WRITTEN INSTRUCTION: Return each line of the listing that contains the string "necks".

GIVEN INFORMATION:
--- --- ---

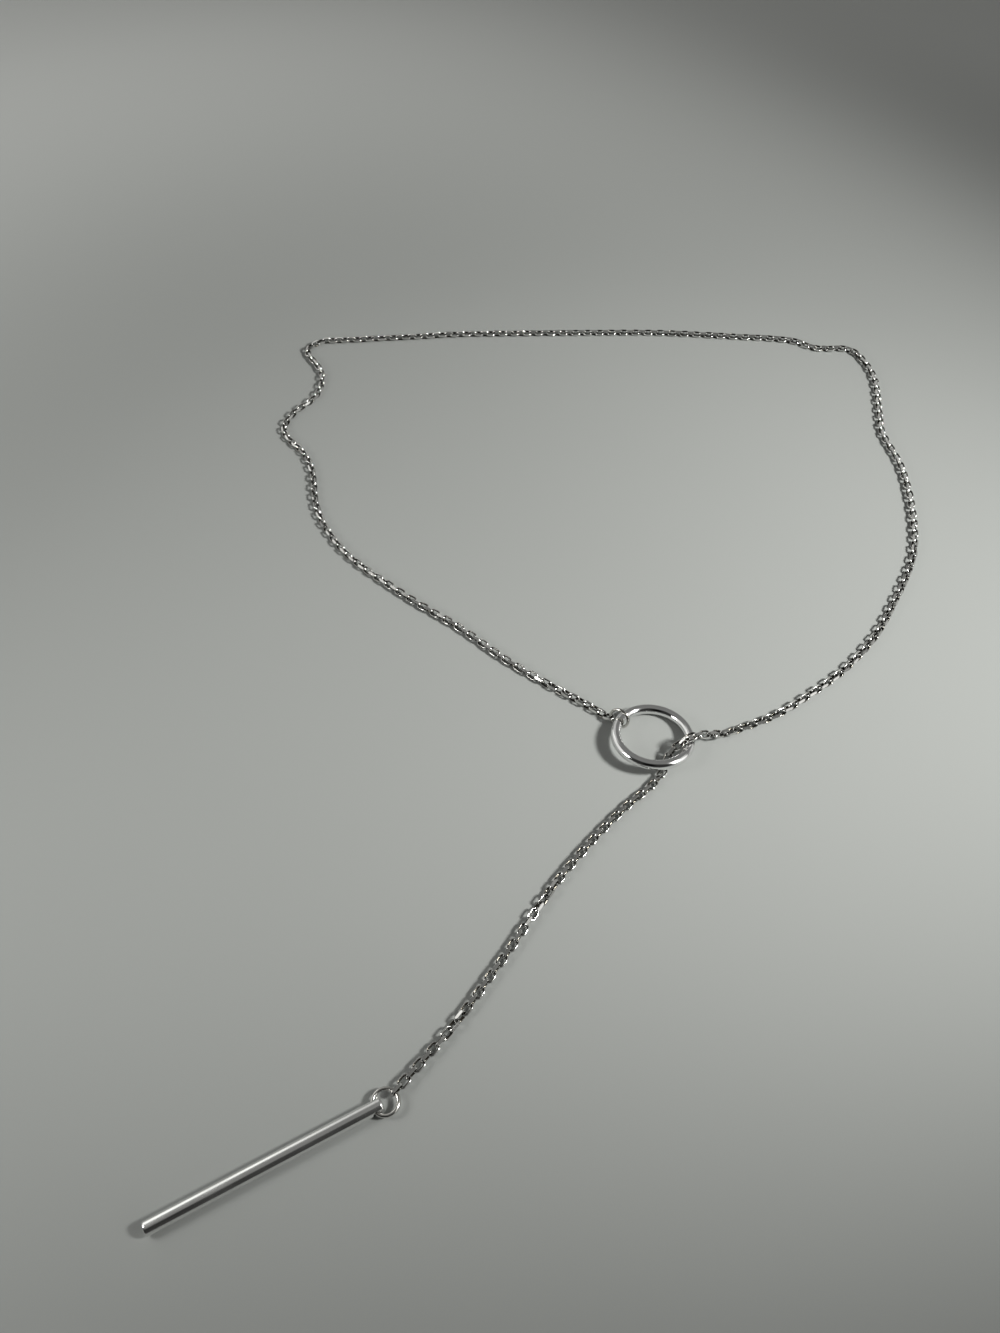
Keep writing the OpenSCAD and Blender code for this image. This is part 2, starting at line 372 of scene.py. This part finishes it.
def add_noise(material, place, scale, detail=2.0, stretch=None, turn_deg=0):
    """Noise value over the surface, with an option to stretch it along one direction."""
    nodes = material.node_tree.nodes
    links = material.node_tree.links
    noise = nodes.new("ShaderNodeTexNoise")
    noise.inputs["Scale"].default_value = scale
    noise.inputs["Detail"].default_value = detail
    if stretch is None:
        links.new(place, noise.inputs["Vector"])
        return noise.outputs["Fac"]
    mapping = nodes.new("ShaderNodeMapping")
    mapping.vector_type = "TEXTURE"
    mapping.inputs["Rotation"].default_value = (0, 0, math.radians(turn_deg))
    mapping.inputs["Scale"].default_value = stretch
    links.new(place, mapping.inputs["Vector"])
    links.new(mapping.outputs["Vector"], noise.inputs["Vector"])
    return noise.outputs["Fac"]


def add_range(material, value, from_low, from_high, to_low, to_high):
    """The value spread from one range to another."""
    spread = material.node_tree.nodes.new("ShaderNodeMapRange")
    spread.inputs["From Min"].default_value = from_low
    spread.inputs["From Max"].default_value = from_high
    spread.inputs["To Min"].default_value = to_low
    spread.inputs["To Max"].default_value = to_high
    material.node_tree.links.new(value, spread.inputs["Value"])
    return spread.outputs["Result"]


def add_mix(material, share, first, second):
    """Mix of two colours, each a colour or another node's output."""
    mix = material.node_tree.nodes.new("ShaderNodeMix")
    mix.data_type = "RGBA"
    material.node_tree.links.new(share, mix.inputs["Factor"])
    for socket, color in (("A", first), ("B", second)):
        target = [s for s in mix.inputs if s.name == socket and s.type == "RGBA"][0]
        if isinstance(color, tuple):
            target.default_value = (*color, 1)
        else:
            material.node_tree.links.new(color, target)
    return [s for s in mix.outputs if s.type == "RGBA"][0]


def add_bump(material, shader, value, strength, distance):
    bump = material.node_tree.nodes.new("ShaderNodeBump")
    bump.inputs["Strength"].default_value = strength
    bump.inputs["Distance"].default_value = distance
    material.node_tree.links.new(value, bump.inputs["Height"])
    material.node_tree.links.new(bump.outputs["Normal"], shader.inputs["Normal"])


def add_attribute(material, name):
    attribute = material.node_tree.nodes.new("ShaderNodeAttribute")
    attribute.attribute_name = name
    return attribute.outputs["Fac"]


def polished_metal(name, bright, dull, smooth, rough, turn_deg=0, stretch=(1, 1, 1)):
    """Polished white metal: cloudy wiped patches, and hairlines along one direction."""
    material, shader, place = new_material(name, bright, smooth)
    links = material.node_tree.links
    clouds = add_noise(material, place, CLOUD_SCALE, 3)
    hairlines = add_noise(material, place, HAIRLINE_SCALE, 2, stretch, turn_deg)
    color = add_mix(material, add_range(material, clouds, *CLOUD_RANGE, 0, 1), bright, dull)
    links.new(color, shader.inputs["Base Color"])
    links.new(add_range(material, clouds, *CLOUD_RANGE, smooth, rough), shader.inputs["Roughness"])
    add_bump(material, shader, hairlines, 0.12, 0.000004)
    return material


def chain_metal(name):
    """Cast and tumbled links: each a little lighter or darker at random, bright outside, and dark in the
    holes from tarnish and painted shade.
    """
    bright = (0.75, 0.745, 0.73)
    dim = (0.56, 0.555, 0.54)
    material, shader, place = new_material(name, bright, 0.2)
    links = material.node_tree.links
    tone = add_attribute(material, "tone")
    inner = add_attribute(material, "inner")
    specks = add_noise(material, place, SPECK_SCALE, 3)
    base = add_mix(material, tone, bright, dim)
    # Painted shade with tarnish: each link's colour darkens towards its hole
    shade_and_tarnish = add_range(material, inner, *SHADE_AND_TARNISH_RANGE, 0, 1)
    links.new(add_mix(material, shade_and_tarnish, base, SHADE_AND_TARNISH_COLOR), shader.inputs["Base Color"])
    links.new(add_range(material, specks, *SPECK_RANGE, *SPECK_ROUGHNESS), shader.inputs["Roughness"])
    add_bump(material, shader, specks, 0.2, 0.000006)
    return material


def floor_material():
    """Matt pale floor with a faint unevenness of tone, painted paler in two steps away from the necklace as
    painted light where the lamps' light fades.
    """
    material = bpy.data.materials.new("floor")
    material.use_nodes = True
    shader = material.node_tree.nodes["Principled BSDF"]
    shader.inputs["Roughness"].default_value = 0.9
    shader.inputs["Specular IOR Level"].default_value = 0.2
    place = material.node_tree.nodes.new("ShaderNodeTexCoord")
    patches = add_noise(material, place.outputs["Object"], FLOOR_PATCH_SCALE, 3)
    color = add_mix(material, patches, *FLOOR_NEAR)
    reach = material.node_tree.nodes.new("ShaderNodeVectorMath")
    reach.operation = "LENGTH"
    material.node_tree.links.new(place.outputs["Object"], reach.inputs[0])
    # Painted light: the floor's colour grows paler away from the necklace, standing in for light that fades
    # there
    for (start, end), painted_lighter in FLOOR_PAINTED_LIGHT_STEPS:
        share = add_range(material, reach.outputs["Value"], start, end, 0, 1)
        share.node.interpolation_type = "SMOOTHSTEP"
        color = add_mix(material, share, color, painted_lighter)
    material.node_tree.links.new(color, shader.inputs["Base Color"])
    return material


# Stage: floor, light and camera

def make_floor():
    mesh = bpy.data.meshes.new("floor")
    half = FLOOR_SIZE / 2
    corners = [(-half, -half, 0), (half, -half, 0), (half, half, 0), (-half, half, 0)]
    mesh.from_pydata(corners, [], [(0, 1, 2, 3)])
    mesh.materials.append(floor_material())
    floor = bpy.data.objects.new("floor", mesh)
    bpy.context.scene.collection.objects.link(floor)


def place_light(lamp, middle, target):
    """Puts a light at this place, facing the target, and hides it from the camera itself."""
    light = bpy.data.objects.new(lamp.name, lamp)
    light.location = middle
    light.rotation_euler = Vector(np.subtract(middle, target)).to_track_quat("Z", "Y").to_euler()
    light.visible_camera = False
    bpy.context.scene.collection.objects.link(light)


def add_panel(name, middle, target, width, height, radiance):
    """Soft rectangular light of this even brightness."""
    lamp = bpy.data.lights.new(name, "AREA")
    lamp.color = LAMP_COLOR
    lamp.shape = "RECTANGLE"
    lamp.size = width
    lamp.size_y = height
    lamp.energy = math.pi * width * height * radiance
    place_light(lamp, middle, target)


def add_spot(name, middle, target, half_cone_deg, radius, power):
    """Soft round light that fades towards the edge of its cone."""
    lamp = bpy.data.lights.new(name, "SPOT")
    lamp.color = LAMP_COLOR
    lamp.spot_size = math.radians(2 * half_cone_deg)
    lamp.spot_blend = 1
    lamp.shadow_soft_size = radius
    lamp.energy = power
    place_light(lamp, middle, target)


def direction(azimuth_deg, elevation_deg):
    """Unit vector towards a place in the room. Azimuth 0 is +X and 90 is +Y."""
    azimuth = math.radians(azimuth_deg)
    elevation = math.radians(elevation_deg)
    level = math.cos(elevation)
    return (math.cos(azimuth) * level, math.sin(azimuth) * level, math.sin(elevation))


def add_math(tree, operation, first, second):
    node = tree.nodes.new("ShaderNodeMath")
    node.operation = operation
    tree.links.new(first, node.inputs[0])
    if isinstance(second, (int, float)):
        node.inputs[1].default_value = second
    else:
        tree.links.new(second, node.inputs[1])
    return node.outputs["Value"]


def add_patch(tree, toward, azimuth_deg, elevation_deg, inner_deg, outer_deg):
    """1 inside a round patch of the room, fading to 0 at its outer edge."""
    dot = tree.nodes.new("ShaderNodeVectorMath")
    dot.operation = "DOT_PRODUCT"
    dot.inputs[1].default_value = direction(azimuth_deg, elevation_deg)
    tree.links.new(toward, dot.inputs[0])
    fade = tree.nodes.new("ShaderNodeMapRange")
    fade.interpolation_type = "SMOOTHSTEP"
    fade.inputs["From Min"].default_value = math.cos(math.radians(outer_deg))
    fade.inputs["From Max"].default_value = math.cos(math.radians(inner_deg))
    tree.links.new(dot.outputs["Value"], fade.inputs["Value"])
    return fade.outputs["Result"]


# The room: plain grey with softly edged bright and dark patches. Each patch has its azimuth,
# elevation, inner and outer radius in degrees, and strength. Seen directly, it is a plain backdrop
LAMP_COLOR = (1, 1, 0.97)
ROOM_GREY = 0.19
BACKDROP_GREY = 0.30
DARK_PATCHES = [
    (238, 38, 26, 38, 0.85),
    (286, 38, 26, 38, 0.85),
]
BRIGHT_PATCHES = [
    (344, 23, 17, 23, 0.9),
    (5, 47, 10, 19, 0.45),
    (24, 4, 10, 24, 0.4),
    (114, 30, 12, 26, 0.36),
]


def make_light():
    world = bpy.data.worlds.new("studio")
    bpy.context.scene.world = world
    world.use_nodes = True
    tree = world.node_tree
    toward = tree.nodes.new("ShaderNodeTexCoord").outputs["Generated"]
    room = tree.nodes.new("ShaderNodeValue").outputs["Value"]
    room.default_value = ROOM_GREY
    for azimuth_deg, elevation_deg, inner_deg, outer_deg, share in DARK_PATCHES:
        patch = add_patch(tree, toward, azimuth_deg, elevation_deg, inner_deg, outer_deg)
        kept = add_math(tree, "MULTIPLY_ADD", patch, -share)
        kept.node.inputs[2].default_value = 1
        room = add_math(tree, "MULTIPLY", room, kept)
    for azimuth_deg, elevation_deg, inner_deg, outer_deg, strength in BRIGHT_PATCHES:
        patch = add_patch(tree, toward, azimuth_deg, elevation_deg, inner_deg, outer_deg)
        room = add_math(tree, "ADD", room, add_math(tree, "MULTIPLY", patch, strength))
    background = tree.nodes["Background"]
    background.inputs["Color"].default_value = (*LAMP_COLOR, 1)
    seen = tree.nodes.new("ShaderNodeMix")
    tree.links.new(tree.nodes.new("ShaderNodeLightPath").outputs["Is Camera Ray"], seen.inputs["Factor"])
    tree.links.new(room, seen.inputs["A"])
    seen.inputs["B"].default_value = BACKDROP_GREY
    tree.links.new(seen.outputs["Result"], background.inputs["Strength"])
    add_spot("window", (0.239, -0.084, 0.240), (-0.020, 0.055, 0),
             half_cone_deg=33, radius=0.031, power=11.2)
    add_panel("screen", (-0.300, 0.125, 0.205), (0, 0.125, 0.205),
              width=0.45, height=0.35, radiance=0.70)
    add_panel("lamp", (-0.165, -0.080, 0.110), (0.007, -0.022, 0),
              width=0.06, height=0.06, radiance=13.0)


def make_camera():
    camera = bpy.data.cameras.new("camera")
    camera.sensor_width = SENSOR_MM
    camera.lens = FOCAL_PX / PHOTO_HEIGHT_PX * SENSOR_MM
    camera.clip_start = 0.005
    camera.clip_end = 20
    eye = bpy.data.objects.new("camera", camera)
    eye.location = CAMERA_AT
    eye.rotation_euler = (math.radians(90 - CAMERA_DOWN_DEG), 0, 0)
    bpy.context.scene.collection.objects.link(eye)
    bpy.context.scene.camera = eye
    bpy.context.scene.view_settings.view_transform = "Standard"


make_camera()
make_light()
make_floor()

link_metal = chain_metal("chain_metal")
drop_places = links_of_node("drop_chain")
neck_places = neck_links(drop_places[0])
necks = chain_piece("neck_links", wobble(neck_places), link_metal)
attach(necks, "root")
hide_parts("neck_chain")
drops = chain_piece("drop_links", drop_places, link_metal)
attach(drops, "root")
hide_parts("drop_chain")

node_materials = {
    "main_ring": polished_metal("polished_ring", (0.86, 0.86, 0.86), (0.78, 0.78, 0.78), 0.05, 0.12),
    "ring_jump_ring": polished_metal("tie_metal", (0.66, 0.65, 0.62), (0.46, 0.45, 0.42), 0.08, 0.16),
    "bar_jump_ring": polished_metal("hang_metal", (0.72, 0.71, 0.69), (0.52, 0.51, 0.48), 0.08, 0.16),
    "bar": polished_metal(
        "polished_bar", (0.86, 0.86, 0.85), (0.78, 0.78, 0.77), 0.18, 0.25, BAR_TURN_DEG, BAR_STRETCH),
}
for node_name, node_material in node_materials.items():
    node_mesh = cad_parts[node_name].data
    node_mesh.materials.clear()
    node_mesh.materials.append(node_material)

--- --- ---

RESULT FOR THIS EXERCISE:
necks = chain_piece("neck_links", wobble(neck_places), link_metal)
attach(necks, "root")